The doctors quoted above are reasonable people, whose logic is perhaps macabre, but compelling. When I listen to it I wonder why we were so horrified by the Nazi program to exterminate mentally retarded patients. Using the logic of these doctors, one could hear the Nazis argue that long term patients use up resources that can be allocated to patients with a better prognosis. Besides, who wants to live with bed sores and put their family through the horror of a demented grandfather?
This is where science, logic and chemistry fail to satisfy. This is where we must turn to our convictions and belief systems. One who believes the Torah dictum that a moment of life is of infinite value can never be swayed by macabre argumentation that stops just short of advocating homicide for patients with irreversible medical conditions.
The Eighth
This is why the tabernacle was inaugurated in the desert after seven days of training. It was on the eighth day, after seven trial days that the altar was finally consecrated. Jewish thinkers often suggested that the number eight is instructive: if the natural revolves around the seven day week, the number eight represents the supernatural.(2)
To welcome G-d, to embrace Divinity and be suffused with holiness one must learn to transcend the limitations of human logic and embrace a higher order. It entails an acceptance of iron clad values that are not subject to negotiation. It requires us to reach beyond the seven and grasp at the number eight.
My response to the student, who argued that Torah without science is incomplete, is that science without Torah is tragic.

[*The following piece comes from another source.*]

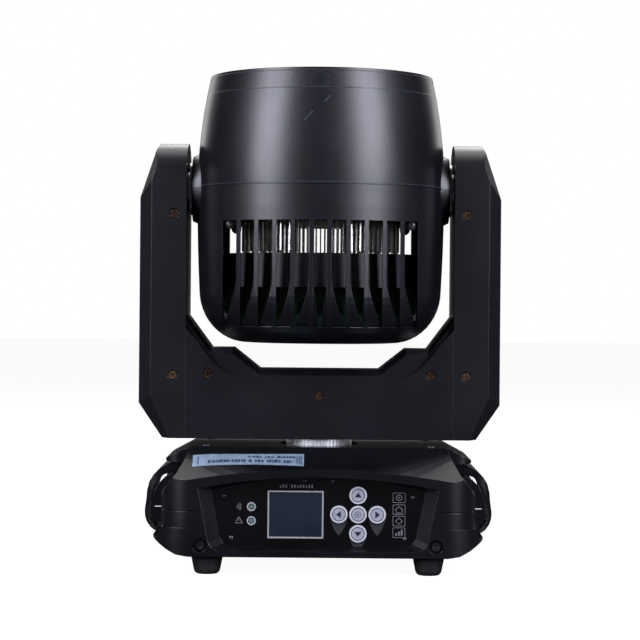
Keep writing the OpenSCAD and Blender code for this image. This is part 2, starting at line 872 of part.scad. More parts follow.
module front_form(inset, top) {
    steps = 14;
    translate([0, 0, tilt_z]) rotate_extrude($fn = 128) polygon(concat(
        [[0, 0]],
        [for (i = [0 : steps]) let (h = head_front_h * i / steps) [front_r(h) - inset, h]],
        [[front_r(head_front_h) - inset, head_front_h + top], [0, head_front_h + top]]));
}

// Round pad on each side of the head, above or below the seam
module pivot_pads(z0, z1) {
    both_sides() intersection() {
        translate([88, 0, tilt_z]) rotate([0, 90, 0]) cylinder(h = 16.5, r1 = 34, r2 = 26.5);
        block([80, -40, tilt_z + z0], [110, 40, tilt_z + z1]);
    }
}

module head_front_shell() {
    color(shell_black) difference() {
        union() {
            front_form(0, 0);
            pivot_pads(0, 40);
            translate([0, 0, tilt_z]) cylinder(h = 0.9, r = head_r + 0.3, $fn = 128);
        }
        front_form(wall, 5);
        rod_x(0, tilt_z, -200, 200, 13);
        translate([0, 0, tilt_z - 1]) cylinder(h = 1.5, r = head_r - wall);
    }
}

slot_count_side = (vent_count - 1) / 2;

// Front view of the web that closes part of one slot. It widens downwards
// from the side that faces the middle of the head.
module web_2d(n) {
    steps = 8;
    start = -72;
    bend = 1.6;
    toward = n == 0 ? 0 : -sign(n);
    near = n * slot_pitch + toward * slot_w / 2;
    drop = slot_bottom - start;
    if (n == 0) for (s = [-1, 1]) polygon(concat(
        [[s * slot_w / 2, start], [s * slot_w / 2, slot_bottom]],
        [for (i = [steps : -1 : 1]) let (t = i / steps)
            [s * slot_w / 2 * (1 - pow(t, bend) * 0.98), start + drop * t]]));
    if (n != 0) polygon(concat(
        [[near, start], [near, slot_bottom]],
        [for (i = [steps : -1 : 1]) let (t = i / steps)
            [near - toward * slot_w * pow(t, bend), start + drop * t]]));
}

module vent_slots() {
    front_and_back() for (n = [-slot_count_side : slot_count_side])
        block([n * slot_pitch - slot_w / 2, -head_r - 5, tilt_z + slot_bottom],
              [n * slot_pitch + slot_w / 2, -20, tilt_z + slot_top]);
}

module vent_webs() {
    intersection() {
        difference() {
            rear_form(1.4);
            rear_form(4);
        }
        front_and_back() translate([0, 0, tilt_z]) along_y(-head_r - 5, -20)
            for (n = [-slot_count_side : slot_count_side]) web_2d(n);
    }
}

module vent_ribs() {
    rib = slot_pitch - slot_w;
    intersection() {
        difference() {
            rear_form(1);
            rear_form(8.5);
        }
        front_and_back() for (n = [-slot_count_side : slot_count_side + 1])
            translate([(n - 0.5) * slot_pitch, 0, 0])
                block([-rib / 2, -head_r - 5, tilt_z + slot_bottom - 2], [rib / 2, -20, tilt_z + slot_top + 2]);
    }
}

module head_rear_shell() {
    color(shell_black) {
        difference() {
            union() {
                rear_form(0);
                pivot_pads(-40, -0.02);
            }
            rear_form(wall);
            rod_x(0, tilt_z, -200, 200, 13);
            vent_slots();
            translate([0, 0, tilt_z - 0.02]) cylinder(h = 5, r = 200);
        }
        vent_ribs();
        vent_webs();
    }
}

module lens_bezel() {
    in_r = carriage_r + 0.8;
    low = head_front_h - 7;
    high = head_front_h - 2;
    color(gloss_black) translate([0, 0, tilt_z]) rotate_extrude($fn = 128) polygon([
        [in_r, low], [front_r(low) - wall - 0.1, low], [front_r(high) - wall - 0.1, high],
        [in_r + 2, high], [in_r, high - 2]]);
}

module heat_sink() {
    sink_r = 68;
    pitch = 3.5;
    color(aluminium) {
        translate([0, 0, tilt_z - 28]) cylinder(h = 6, r = sink_r);
        along_z(tilt_z - 51, tilt_z - 27.9) intersection() {
            circle(sink_r);
            for (i = [-18 : 18]) translate([i * pitch - 0.6, -sink_r]) square([1.2, 2 * sink_r]);
        }
    }
}

// Seven places: one in the middle and six round it
module lens_spots() {
    children();
    for (a = [0 : 60 : 300]) rotate(a) translate([lens_ring_r, 0, 0]) children();
}

module led_board() {
    color(board_green) translate([0, 0, tilt_z - 21.95]) {
        cylinder(h = 1.6, r = 62);
        lens_spots() {
            translate([-4, -4, 1.6]) cube([8, 8, 1.2]);
            translate([0, 0, 2.8]) cylinder(h = 0.8, r = 3);
        }
    }
}

fan_low = -80;
fan_size = 120;
fan_r = 57;

// Square fan frame with a round shroud that guides the air to the fins
module head_fan_frame() {
    shroud_r = 84;
    post = 52.5;
    color([0.04, 0.04, 0.04]) translate([0, 0, tilt_z + fan_low]) {
        linear_extrude(25) difference() {
            rounded(fan_size, fan_size, 8);
            circle(fan_r + 1);
            for (x = [-post, post], y = [-post, post]) translate([x, y]) circle(2.2);
        }
        translate([0, 0, 23]) linear_extrude(2) difference() {
            circle(shroud_r);
            square(fan_size - 1, center = true);
        }
        linear_extrude(27) difference() {
            circle(shroud_r);
            circle(shroud_r - 2);
        }
        linear_extrude(2.5) intersection() {
            union() {
                circle(20);
                for (a = [45, 135]) rotate(a) square([150, 5], center = true);
            }
            circle(fan_r + 2);
        }
        cylinder(h = 16, r = 2);
    }
}

module head_fan_rotor() {
    blades = 7;
    low = tilt_z + fan_low + 4;
    color([0.05, 0.05, 0.05]) difference() {
        union() {
            translate([0, 0, low]) cylinder(h = 18, r = 21);
            intersection() {
                for (i = [0 : blades - 1]) rotate(i * 360 / blades) translate([18, 0, low + 9])
                    rotate([38, 0, 0]) translate([0, -14, -0.9]) cube([42, 28, 1.8]);
                translate([0, 0, low]) cylinder(h = 18, r = fan_r - 1);
            }
        }
        translate([0, 0, low - 1]) cylinder(h = 14, r = 2 + fit);
    }
}

// Upright circuit board below the fan
module head_driver_board() {
    color(board_green) translate([0, 0, tilt_z]) {
        along_y(-0.8, 0.8) polygon([
            [-79, -80.05], [79, -80.05], [79, -99], [63, -116], [-63, -116], [-79, -99]]);
        for (x = [-56 : 16 : 56]) block([x - 5, -9, -100], [x + 5, 8, -90]);
        for (x = [-40, 0, 40]) block([x - 8, -6, -114], [x + 8, 5, -104]);
    }
}

module tilt_hub(shaft_end) {
    color(steel) difference() {
        union() {
            rod_x(0, tilt_z, 96.05, 104.6, 12);
            translate([0, 0, tilt_z]) along_x(104.55, 106.6) rounded(30, 42, 9);
            rod_x(0, tilt_z, 106.5, 109.5, 14);
            rod_x(0, tilt_z, 109.4, shaft_end, tilt_shaft_r);
            if (shaft_end > 125) translate([tilt_belt_x - 0.8, 0, tilt_z]) rotate([0, 90, 0])
                toothed(tilt_r, belt_h + 1.6, tilt_shaft_r - 1);
        }
        rod_x(0, tilt_z, 90, 140, 6);
    }
}

module tilt_hub_right() { tilt_hub(133); }
module tilt_hub_left() { mirror([1, 0, 0]) tilt_hub(124); }

module head_chassis() {
    color(steel) difference() {
        union() {
            translate([0, 0, tilt_z + ring_rel]) cylinder(h = 3, r = 92);
            for (a = [0 : 120 : 240]) rotate(a) translate([65, 0, tilt_z - 21.95]) cylinder(h = 6, r = 2.3);
            both_sides() block([94, -17, tilt_z + ring_rel], [96, 17, tilt_z + 20]);
            both_sides() block([85, -17, tilt_z + ring_rel], [96, 17, tilt_z + ring_rel + 3]);
        }
        translate([0, 0, tilt_z - 30]) cylinder(h = 40, r = 62);
        rod_x(0, tilt_z, -120, 120, 8);
    }
}

module zoom_motor() {
    color([0.1, 0.1, 0.1]) translate([0, rod_ring_r, tilt_z + ring_rel + 3.02]) {
        linear_extrude(19) rounded(35, 35, 3);
        cylinder(h = 20, r = 8);
    }
}

module zoom_screw() {
    bottom = ring_rel + 23.3;
    color(steel) translate([0, rod_ring_r, tilt_z + bottom]) {
        cylinder(h = zoom_travel + 28, r = screw_r);
        cylinder(h = 3, r = 6);
    }
}

module rod_spots() {
    for (a = [30, 150, 270]) rotate(a) translate([rod_ring_r, 0, 0]) children();
}

module zoom_rods() {
    color(steel) rod_spots() translate([0, 0, tilt_z + ring_rel + 3.02]) {
        cylinder(h = zoom_travel + 50, r = rod_r);
        cylinder(h = 3, r = 6);
    }
}

module lens_carriage() {
    low = plate_rel - 38;
    color([0.06, 0.06, 0.07]) translate([0, 0, tilt_z]) difference() {
        union() {
            translate([0, 0, plate_rel]) cylinder(h = 3, r = carriage_r, $fn = 128);
            translate([0, 0, plate_rel - 20]) cylinder(h = 21, r = carriage_r, $fn = 128);
            rod_spots() translate([0, 0, low]) cylinder(h = 38.5, r = 6);
            translate([0, rod_ring_r, low]) cylinder(h = 38.5, r = 8);
        }
        difference() {
            translate([0, 0, plate_rel - 21]) cylinder(h = 21, r = carriage_r - 2);
            rod_spots() translate([0, 0, low]) cylinder(h = 38.5, r = 6);
            translate([0, rod_ring_r, low]) cylinder(h = 38.5, r = 8);
        }
        rod_spots() translate([0, 0, low - 1]) cylinder(h = 38.5, r = rod_r + fit);
        translate([0, rod_ring_r, low - 1]) cylinder(h = 38.5, r = screw_r + fit);
        lens_spots() translate([0, 0, plate_rel - 5]) cylinder(h = 20, r = lens_r - 0.4);
    }
}

module front_lenses() {
    dome = 5;
    edge = lens_r - 0.5;
    dome_r = (edge * edge + dome * dome) / (2 * dome);
    color([0.8, 0.85, 0.9]) translate([0, 0, tilt_z + plate_rel]) lens_spots() rotate_extrude()
        polygon(concat(
            [[0, 0.2], [edge, 0.2], [edge, 3]],
            [for (i = [1 : 8]) let (x = edge * (1 - i / 8)) [x, 3 + dome - dome_r + sqrt(dome_r * dome_r - x * x)]]));
}

// ---------------------------------------------------------------- assembly

base_tray();
base_cover();
side_handle_left();
side_handle_right();
rubber_feet();
base_screws();
base_chassis();
control_fascia();
lcd_module();
status_leds();
control_board();
rear_panel();
mains_inlet();
mains_outlet();
dmx_in_socket();
dmx_out_socket();
fuse_holder();
power_supply();
driver_board();
pan_ring_pulley();
pan_bearing();
safety_eye();
button_up();
button_down();
button_left();
button_right();
button_ok();
yoke_frame();
arm_cover_left();
arm_cover_right();
arm_inner_plates();
crossbar_front_cover();
crossbar_rear_cover();
crossbar_liner();
crossbar_floor();
pan_spindle();
pan_motor();
tilt_motor();
pan_belt();
tilt_belt();
tilt_bearings();
yoke_screws();
pan_motor_pulley();
tilt_motor_pulley();
head_front_shell();
head_rear_shell();
lens_bezel();
heat_sink();
led_board();
head_fan_frame();
head_fan_rotor();
head_driver_board();
tilt_hub_left();
tilt_hub_right();
head_chassis();
zoom_motor();
zoom_screw();
zoom_rods();
lens_carriage();
front_lenses();
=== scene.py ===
"""Looks for the moving head light: materials, printed and small parts, light and camera."""

import json
import math
import random

import bpy
import bmesh
from mathutils import Matrix, Vector
from mathutils.bvhtree import BVHTree


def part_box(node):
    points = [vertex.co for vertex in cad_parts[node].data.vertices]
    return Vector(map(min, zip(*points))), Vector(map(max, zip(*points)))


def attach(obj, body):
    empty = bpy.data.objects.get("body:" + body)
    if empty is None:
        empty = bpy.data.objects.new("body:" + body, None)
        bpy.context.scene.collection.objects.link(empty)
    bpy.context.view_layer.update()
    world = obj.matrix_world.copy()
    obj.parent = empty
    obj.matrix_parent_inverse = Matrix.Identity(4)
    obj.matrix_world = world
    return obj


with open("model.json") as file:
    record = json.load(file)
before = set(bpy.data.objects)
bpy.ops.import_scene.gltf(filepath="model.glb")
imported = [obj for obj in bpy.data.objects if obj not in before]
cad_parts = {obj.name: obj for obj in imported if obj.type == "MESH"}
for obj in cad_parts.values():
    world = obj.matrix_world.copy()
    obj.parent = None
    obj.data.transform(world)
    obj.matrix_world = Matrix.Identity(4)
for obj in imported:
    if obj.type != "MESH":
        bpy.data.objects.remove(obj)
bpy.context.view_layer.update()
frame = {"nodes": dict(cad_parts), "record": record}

MM = 0.001


# ------------------------------------------------------------------ materials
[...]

When we first deviate from proper practice the movement is slight and difficult to identify. The human mind winds its way through a labyrinth of ideas and arrives at conclusions that boggle the observer, but seem perfectly valid to the logician who made the journey.
The only way to protect against such wanderings is to hold fast to the values that anchor and guide us. When we hold fast to the eight, we can navigate the seven with confidence. If we hold fast to our Torah values, we can apply our logic to pursue scientific discovery without fear of wandering too far afield.
Footnotes
See Contemporary Halachic Problems, David J Bleich, Ktav Publishing, 1995, p. 316.
See commentary of Kli Yakar to Leviticus 9: 1.